As part of its charter, instead of paying taxes, the port is to pay the City of Fernandina Beach $50,000 per year.  That has been called into question in recent years and there has been no such payment since the port was taken over by Worldwide Terminals.

Most recently, the City Commission and Fernandina Beach citizens became irate about a grant application that was submitted to the US Department of Transportation for monies to help the port expand.  That application contained a “vision” that included closing streets around the port and taking properties – i.e. employing the principle that is eminent domain.

Some members of OPHA say they never saw the grant application.

Christopher Ragucci, of Worldwide Terminals, the firm which operates the Port of Fernandina addresses the delegation.

Christopher Ragucci, with Worldwide Terminals, the firm which operates the Port of Fernandina, stated at the public forum on December 13, 2021, that the application he submitted was a “conceptual design for potential improvement” – for a conditional award by the USDOT.  Ragucci went on to explain that things would all be vetted during the year review and that there was no deliberate attempt to do things in secret.

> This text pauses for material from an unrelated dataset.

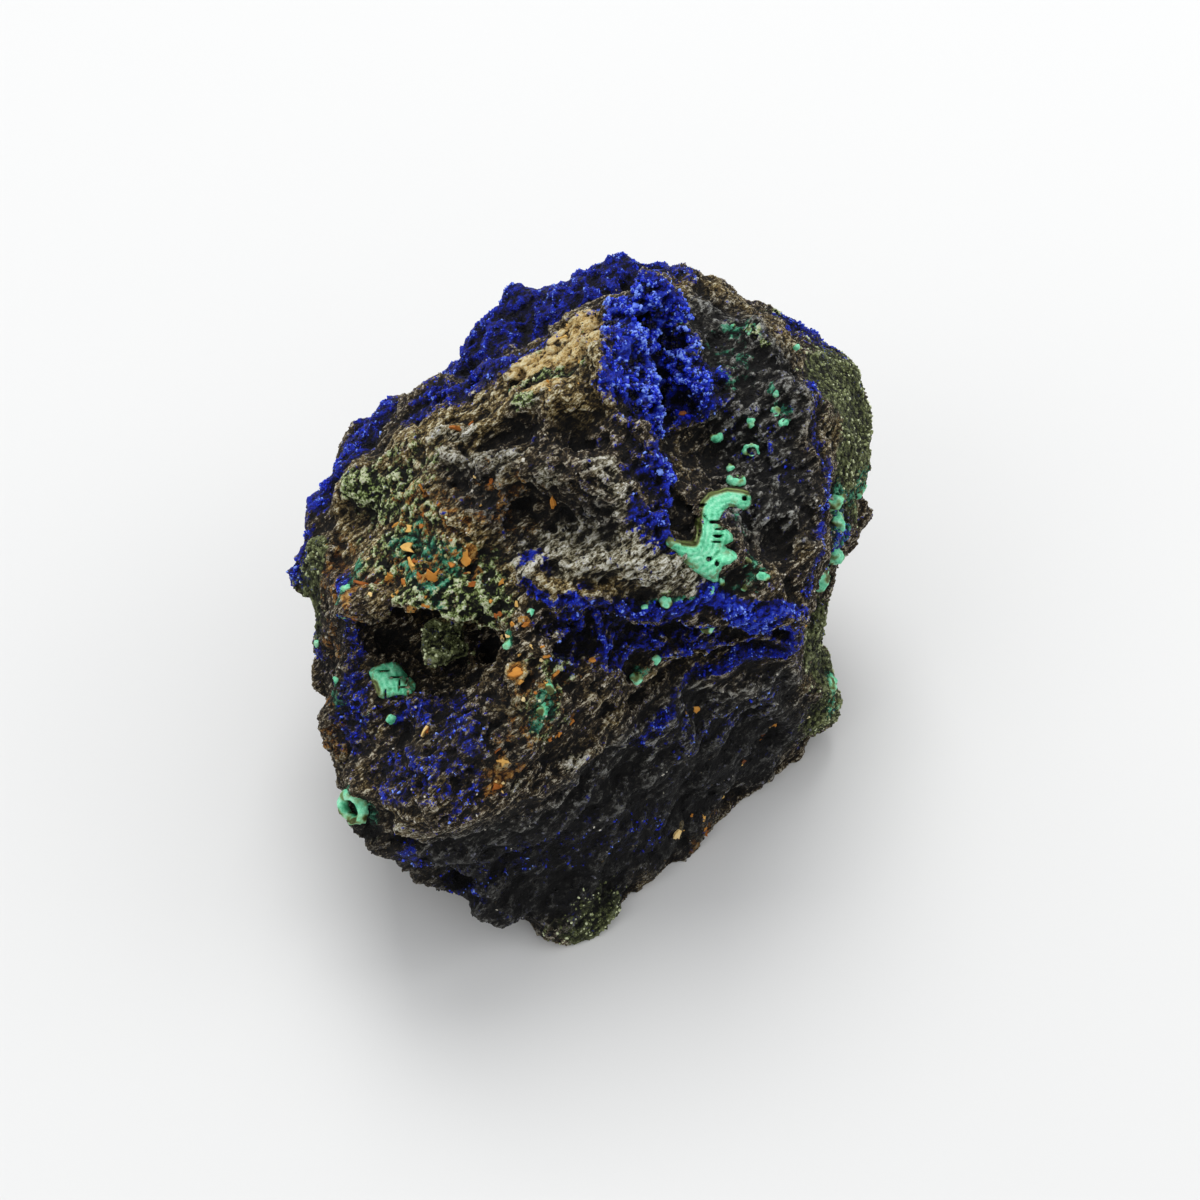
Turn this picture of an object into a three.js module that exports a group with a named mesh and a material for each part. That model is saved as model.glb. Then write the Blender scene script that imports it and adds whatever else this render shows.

Ragucci was not present when his name was first called and once at the podium, he apologized and stated that there was a safety issue at the port which delayed his appearance.  An email was immediately sent to the port inquiring about the safety issue but at press time, no response had been received.

Trust and transparency were two words often employed by the individuals who spoke to Senator Aaron Bean and Representative Cord Byrd.  City Commissioner Chip Ross asked that the port adhere to the same rules the rest of the community follows which includes . . . building codes, flood plans, historic guidelines and land development codes.

Len Kreger, Vice Mayor of Fernandina Beach, referred to Bean and Byrd as the “adult leadership” needed to help resolve the issues.

After the meeting, Tammi Kosack, Member of Fernandina Beach Historic District Council, had this to say:

“I am elated that Senator Bean moved to adopt the local bill and recommended it pass,” saying what has happened of late “is not the way we like to operate”, and having Rep Byrd “echo all those comments”, and second the motion effectively moving the bill along to Tallahassee.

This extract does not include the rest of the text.